= Caroline Hutchinson =

Australian radio host

Caroline Marcelle Hutchinson (née Terry; born 12 August 1968) is an Australian radio announcer and journalist.

Hutchinson was born at Margaret River in Western Australia to Jonathan Margrave Terry and Aileen Mary Howitt. In 1988 she became a television reporter for GWN; on 4 February 1989 she married John Hutchinson.
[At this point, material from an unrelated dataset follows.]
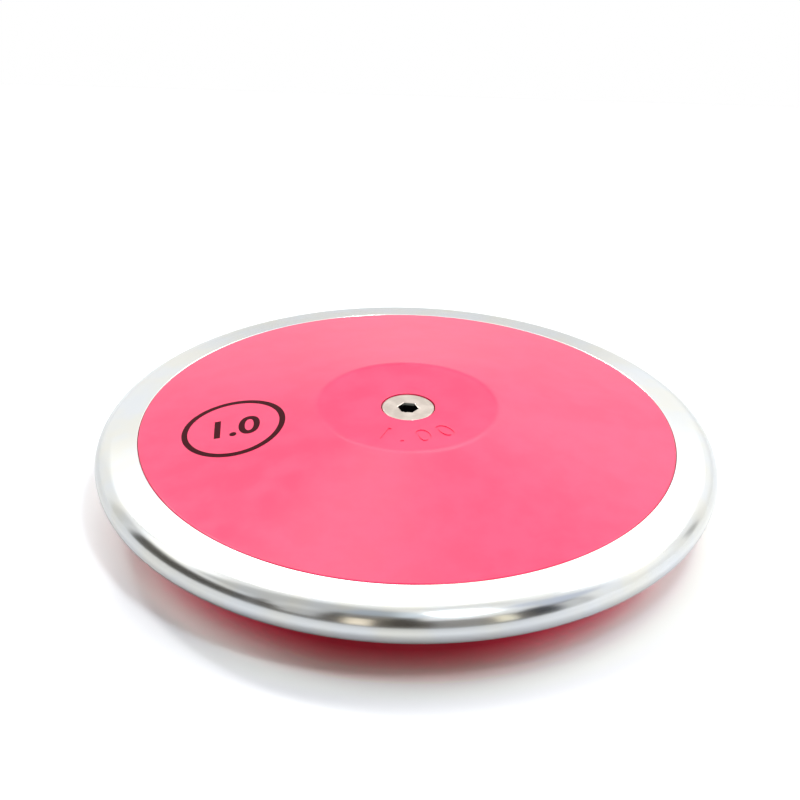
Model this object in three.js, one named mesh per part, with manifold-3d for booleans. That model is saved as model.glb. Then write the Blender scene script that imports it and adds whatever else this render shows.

In 1991 she left Western Australia for Victoria, where she was radio newsreader for Sun FM in Shepparton from 1992 to 1993. A reporter for WIN News from 1993 to 1995, she was the host of "Truck Radio" on the Australian Radio Network Satellite Service (based in Sydney) from 1995 to 1998, when she moved to the Sunshine Coast to become breakfast announcer on 92.7 MIX FM. Hutchinson also contributed columns for the Sunshine Coast Daily from 1998 to 2006.

At the 2007 federal election, Hutchinson ran for the seat of Fisher as an independent against Liberal MP Peter Slipper. She received 13.3% of the vote.

In October 2024, Hutchinson announced that after 26 years and more than 5000 breakfast shows, she would be leaving her Mix FM role. Her final show was on 20 December 2024.